Blobitecture is curvy architecture, fluid protoplasmic shapes that completely redefine what a building ought to look like. You can now find examples in many cities, because adventurous architects are using computer-aided design systems to create structures that would otherwise be impossible to realise. Examples are Norman Foster’s Swiss Re building in London (dubbed the Erotic Gherkin) and Frank Gehry’s Guggenheim Museum in Bilbao and Walt Disney Concert Hall in Los Angeles.

The word has been known in the architectural world for some years but the oldest appearance in print I can find is in William Safire’s On Language column in December 2002, in which he says that its precursor blob architecture was coined in 1995 by the architect Greg Lynn. He based it on binary large object, or BLOB, a technical term for a computer representation of an object; that blob is also a good word for the amoeboid buildings that can result is no coincidence.
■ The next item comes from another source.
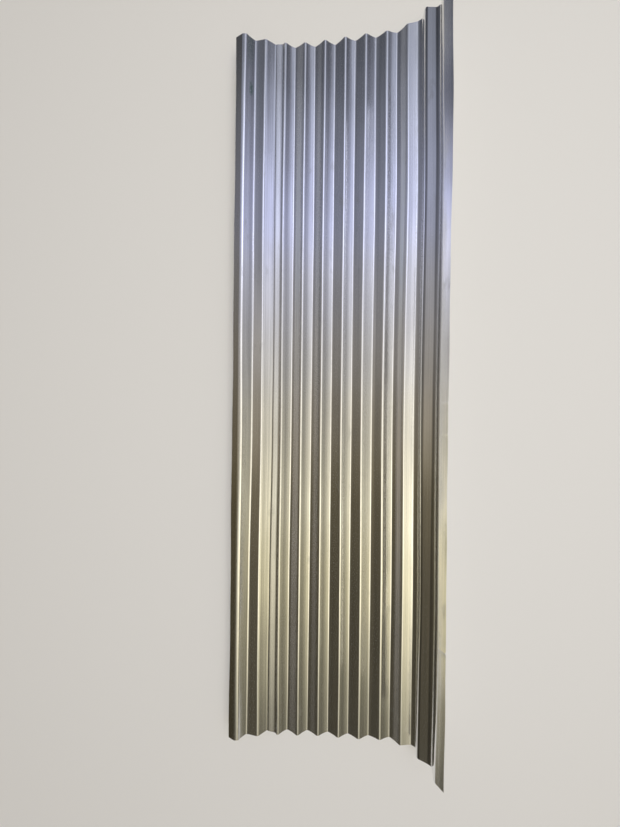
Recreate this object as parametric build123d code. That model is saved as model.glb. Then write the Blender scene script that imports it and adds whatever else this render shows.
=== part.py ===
from build123d import *
import math
import os

# ---------------------------------------------------------------------------
# Corrugated metal sheet: one sheet of bare metal, roll-formed to a narrow
# rounded trapezoidal wave.  It lies flat on a level floor on the valleys of
# its middle waves, and both long edges have sprung up.
#
# Row frame: X across the waves, Y along the sheet, Z up.
# Origin: the middle of the bounding box, on the floor.
# All sizes are in millimetres.
# ---------------------------------------------------------------------------

length = 2440.0          # along the waves: stock length of 8 ft
thickness = 0.4          # bare metal
wave_height = 18.0       # mid-surface of the valley to mid-surface of the crest
flank_run = 30.0         # horizontal run of one flank, between sharp corners
flat_run = 5.4           # crest or valley flat, between sharp corners
bend_radius = 7.0        # mid-surface radius of each rolled bend

# The turn of the section, in degrees, at each crest and valley from the left
# edge to the right edge.  0 is flat on the floor, plus lifts the right side.
#         C1     V1     C2     V2     C3    V3    C4    V4   C5   V5   C6
turn = [-14.8, -16.6, -16.7, -13.8, -9.0, -5.0, -1.7, 0.0, 0.0, 0.0, 0.0,
        #   V6   C7   V7   C8   V8   C9    V9    C10   V10   C11
            0.0, 0.0, 0.0, 1.4, 4.9, 13.7, 32.8, 48.9, 60.5, 72.0]
edge_turn_left = -12.5   # turn of the first flank
edge_turn_right = 82.0   # turn of the last flank
edge_run_left = 0.86     # first flank: part of a full flank left by the coil edge
edge_run_right = 0.91    # last flank: part of a full flank left by the coil edge

flank_angle = math.degrees(math.atan2(wave_height, flank_run))
flank_length = math.hypot(wave_height, flank_run)

# Straight pieces of the mid-surface between sharp corners: (length, direction)
pieces = [(flank_length * edge_run_left, flank_angle + edge_turn_left)]
for i, t in enumerate(turn):
    pieces.append((flat_run, t))
    if i + 1 < len(turn):
        mean = (t + turn[i + 1]) / 2
        slope = -flank_angle if i % 2 == 0 else flank_angle
        pieces.append((flank_length, slope + mean))
pieces.append((flank_length * edge_run_right, -flank_angle + edge_turn_right))

corners = [(0.0, 0.0)]
for run, angle in pieces:
    x, z = corners[-1]
    corners.append((x + run * math.cos(math.radians(angle)),
                    z + run * math.sin(math.radians(angle))))


def side(offset):
    """One face of the sheet, offset from the mid-surface: the sharp corners
    rounded by arcs that share their centres with the mid-surface bends."""
    out = []
    start = None
    for i, (run, angle) in enumerate(pieces):
        a = math.radians(angle)
        ux, uz = math.cos(a), math.sin(a)
        nx, nz = -uz, ux
        x0, z0 = corners[i]
        x1, z1 = corners[i + 1]
        if start is None:
            start = (x0 + nx * offset, z0 + nz * offset)
        if i + 1 == len(pieces):
            out.append(("line", start, (x1 + nx * offset, z1 + nz * offset)))
            break
        b = math.radians(pieces[i + 1][1])
        bend = b - a
        cut = bend_radius * math.tan(abs(bend) / 2)
        tx, tz = x1 - ux * cut, z1 - uz * cut
        hand = 1.0 if bend > 0 else -1.0
        cx, cz = tx + nx * hand * bend_radius, tz + nz * hand * bend_radius
        r = bend_radius - hand * offset
        end = (tx + nx * offset, tz + nz * offset)
        out.append(("line", start, end))
        m = a + bend / 2
        mid = (cx + math.sin(m) * hand * r, cz - math.cos(m) * hand * r)
        stop = (cx + math.sin(b) * hand * r, cz - math.cos(b) * hand * r)
        out.append(("arc", end, mid, stop))
        start = stop
    return out


lower = side(-thickness / 2)
upper = side(thickness / 2)

# Put the section on the floor and centre it
xs, zs = [], []
for seg in lower + upper:
    for p in seg[1:]:
        xs.append(p[0])
        zs.append(p[1])
x_mid = (min(xs) + max(xs)) / 2
# the lowest straight valley of the flat middle is the rest face
z_low = min(p[1] for seg in lower if seg[0] == "line" for p in seg[1:])


def at(p):
    return (p[0] - x_mid, -length / 2, p[1] - z_low)


edges = []
for seg in lower:
    if seg[0] == "line":
        edges.append(Edge.make_line(at(seg[1]), at(seg[2])))
    else:
        edges.append(Edge.make_three_point_arc(at(seg[1]), at(seg[2]), at(seg[3])))
edges.append(Edge.make_line(at(lower[-1][2]), at(upper[-1][2])))
for seg in reversed(upper):
    if seg[0] == "line":
        edges.append(Edge.make_line(at(seg[2]), at(seg[1])))
    else:
        edges.append(Edge.make_three_point_arc(at(seg[3]), at(seg[2]), at(seg[1])))
edges.append(Edge.make_line(at(upper[0][1]), at(lower[0][1])))

outline = Wire(edges)
section = Face(outline)
sheet = extrude(section, amount=length, dir=(0, 1, 0))
sheet = Solid(sheet.solid().wrapped)
sheet.label = "corrugated_sheet"

os.makedirs("parts", exist_ok=True)
export_step(sheet, "parts/corrugated_sheet.step")

developed = sum(run for run, _ in pieces)
bb = sheet.bounding_box()
print("flank angle %.2f deg, flank %.2f mm, wave pitch %.2f mm"
      % (flank_angle, flank_length, 2 * (flank_run + flat_run)))
print("developed width about %.1f mm" % developed)
print("size %.2f x %.2f x %.2f mm, lowest %.3f" % (bb.size.X, bb.size.Y, bb.size.Z, bb.min.Z))
print("volume %.1f mm3, valid %s" % (sheet.volume, sheet.is_valid))
for i in range(1, len(corners) - 1, 2):
    k = (i - 1) // 2
    name = ("C%d" if k % 2 == 0 else "V%d") % (k // 2 + 1)
    print(name, "flat from (%.2f, %.2f) to (%.2f, %.2f)" % (
        corners[i][0] - x_mid, corners[i][1] - z_low,
        corners[i + 1][0] - x_mid, corners[i + 1][1] - z_low))
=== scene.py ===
import math

import bpy
import numpy as np
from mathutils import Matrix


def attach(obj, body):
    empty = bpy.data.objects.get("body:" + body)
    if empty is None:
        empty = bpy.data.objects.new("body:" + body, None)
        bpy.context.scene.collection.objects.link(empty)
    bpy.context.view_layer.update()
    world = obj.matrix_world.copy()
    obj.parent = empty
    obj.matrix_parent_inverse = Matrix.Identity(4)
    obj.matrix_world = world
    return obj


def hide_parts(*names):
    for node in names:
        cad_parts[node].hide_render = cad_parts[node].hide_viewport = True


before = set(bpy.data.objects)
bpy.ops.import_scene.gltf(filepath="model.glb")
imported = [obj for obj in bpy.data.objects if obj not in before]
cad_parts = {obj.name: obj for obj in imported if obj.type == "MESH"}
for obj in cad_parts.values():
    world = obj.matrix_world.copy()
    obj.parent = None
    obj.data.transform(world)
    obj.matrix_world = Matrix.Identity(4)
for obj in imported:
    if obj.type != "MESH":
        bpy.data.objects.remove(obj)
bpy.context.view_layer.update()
link_in = bpy.context.scene.collection.objects.link

# ---------------------------------------------------------------------------
# Camera: it looks down on the sheet from about 1.1 m up, at the photograph's
# angle.  310.5 px of focal length in a picture 827 px high.
# ---------------------------------------------------------------------------

cam_data = bpy.data.cameras.new("camera")
cam_data.sensor_fit = "AUTO"
cam_data.sensor_width = 36.0
cam_data.lens = 310.5 / 827.0 * 36.0
cam_data.clip_start = 0.05
cam_data.clip_end = 200.0
cam = bpy.data.objects.new("camera", cam_data)
cam.location = (0.024713, -0.092898, 1.103252)
cam.rotation_euler = (math.radians(0.0436), math.radians(5.48417), math.radians(0.64157))
link_in(cam)
bpy.context.scene.camera = cam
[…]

The word appeared in the title of a book by John K Waters in 2003 and the year after in Next Generation Architecture by Joseph Rosa. Everywhere it is mildly pejorative, but in Britain it is further coloured by mental associations with an excessively rotund and very silly pink character with yellow spots called Mr Blobby, who became famous in the early 1990s in Noel Edmonds’ Saturday night BBC television show Noel’s House Party.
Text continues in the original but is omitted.